In the mad days of Idi Amin’s Uganda in the 1970s, no one was safe, unless they were bootlicking lackeys willing to kill for the boss.

Ali Fadhul, a former senior Uganda Army brigadier, and associate of the murderous tyrant Idi Amin.
Ali Fadhul, a former senior Uganda Army brigadier, and associate of the murderous tyrant Idi Amin.

OBITUARY

Ali Fadhul, soldier, government minister, murderer. Born: Eastern Uganda, circa 1940; died, aged 81, in Kampala, Uganda, November 2

Uganda is wrestling with its brutal past but never seems able to shake it off. And that is no surprise when its recent history includes eight years of tyranny under the “president-for-life” Idi Amin.

Amin casually killed his many enemies: people from other tribes, probably his fourth wife Kay, sometimes even his ministers.

When the Anglican Archbishop of Uganda wrote to Amin with concern about summary execution and “disappearances” of Amin’s enemies, Amin had him ­arrested, shot in the mouth, then in the chest and his body thrown by a roadway.

To understand the almost unimaginable horror of those years, you need only read Amin’s response when asked if it was true that he sometimes ate his enemies: ‘’I don’t like human flesh. It’s too salty for me.’’

It is estimated that he killed 300,000 of his countrymen – many of whom were tortured in ways that cannot be published – at various murder factories around Kampala from which very few, if any, returned.

Gross human rights violations continue under today’s president of Uganda, Yoweri Museveni, who has changed the rules so he really can be president for life having clocked up almost 36 years so far.

But no tyrant acts alone. They need henchmen. Hitler had them, Mussolini too. Kim Jong-un has them – those fellows with frozen smiles in the background of every picture furiously taking notes of their nutty ­Supreme Leader’s every utterance.

Perhaps Amin’s most faithful servant was Ali Fadhul. He was born to the Busoga people near the border with Kenya and at 13 was seconded into the British-organised Kings African Rifles. He transferred to the Uganda Army when his country won its independence in 1962. It became a republic the following year.

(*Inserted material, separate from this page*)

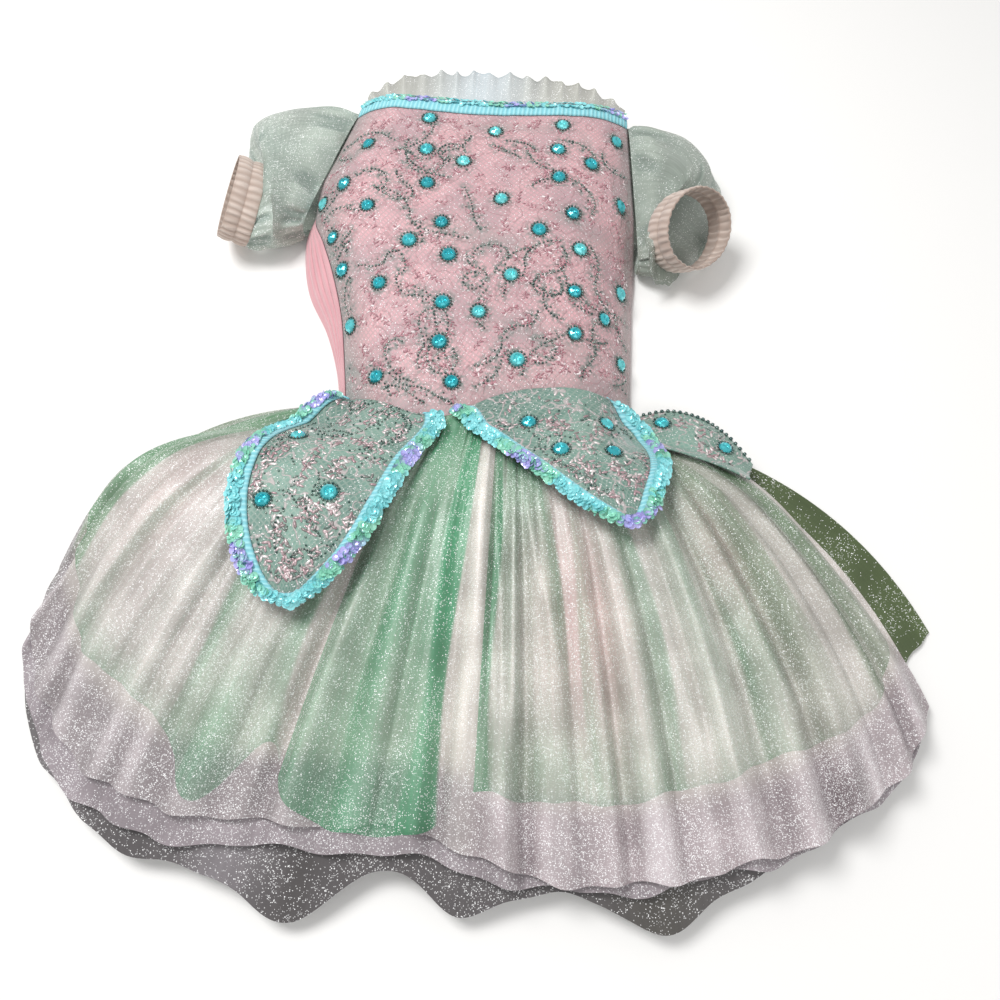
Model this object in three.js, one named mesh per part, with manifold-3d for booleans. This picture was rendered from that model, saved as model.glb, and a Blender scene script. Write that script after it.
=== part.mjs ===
// A child's fairy tutu costume, laid face up on a table. Millimetres.
// The origin is on the underside at the middle of the waist; +Y runs to the neck, +Z is up.
import * as THREE from 'three';
import { mergeVertices } from 'three/addons/utils/BufferGeometryUtils.js';
import Module from 'manifold-3d';

const wasm = await Module();
wasm.setup();

// Driving dimensions
const clothWall = 1.4;                    // stretch cloth, organza and net, as walls
const trimWall = 2.2;                     // sequin ribbon
const seamGap = 0.35;                     // between pieces that are sewn to each other
const layerStep = clothWall + seamGap;    // one cloth lying on the next
const looseStep = 3.4;                    // the same, where gathered skirts stand apart
const bodiceLength = 258;                 // waist to shoulder
const backNeck = 254;
const sideEdge = 3.1;                     // top of the front where it meets the back at the side
const sideRoll = 3;                       // radius of the bodice back's rolled side
const armholeRise = 16;                   // the front's edge stands this far up at the armholes
const gemRadius = 6;                      // sequin cup with its ring of beads
const gemHeight = 2.4;
const cuffWall = 1.6;
const cuffGathers = 20;
const sleeveGathers = 9;
const gatherHeight = 1.4;                 // of a sleeve's gathers beside its armhole and its cuff
const ruffleWaves = 15;

const finishes = {
  pinkStretch: { color: 0xe9b9bd, roughness: 0.7 },
  beadedLace: { color: 0xc9a5ae, roughness: 0.6 },
  sequinRibbon: { color: 0x62cfdc, roughness: 0.3, metalness: 0.3 },
  ivoryOrganza: { color: 0xdcd6cf, roughness: 0.5 },
  mintOrganza: { color: 0x86b694, roughness: 0.5 },
  sageOrganza: { color: 0xaebbae, roughness: 0.5 },
  peachElastic: { color: 0xebc6bc, roughness: 0.8 },
  sageLace: { color: 0x8fa7a2, roughness: 0.6 },
  pinkNet: { color: 0xc9b6bb, roughness: 0.7 },
  smokeNet: { color: 0x77747a, roughness: 0.7 },
};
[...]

The preparations for independence were scrappy, with the kingdom of Buganda overly influential in pre-independence days, later losing its grip on power and the cleverly manipulative Milton Obote exploiting this to form an affiliation that saw him become executive prime minister.

In Obote’s early years, another former KAR soldier rose rapidly through the ranks of the Uganda Army: powerfully built former heavyweight boxing champion Idi Amin. At first, Obote and Amin got on well and Amin was made commander of the Uganda Army. After a falling out, Obote demoted Amin who, in January 1971, staged a coup and took over.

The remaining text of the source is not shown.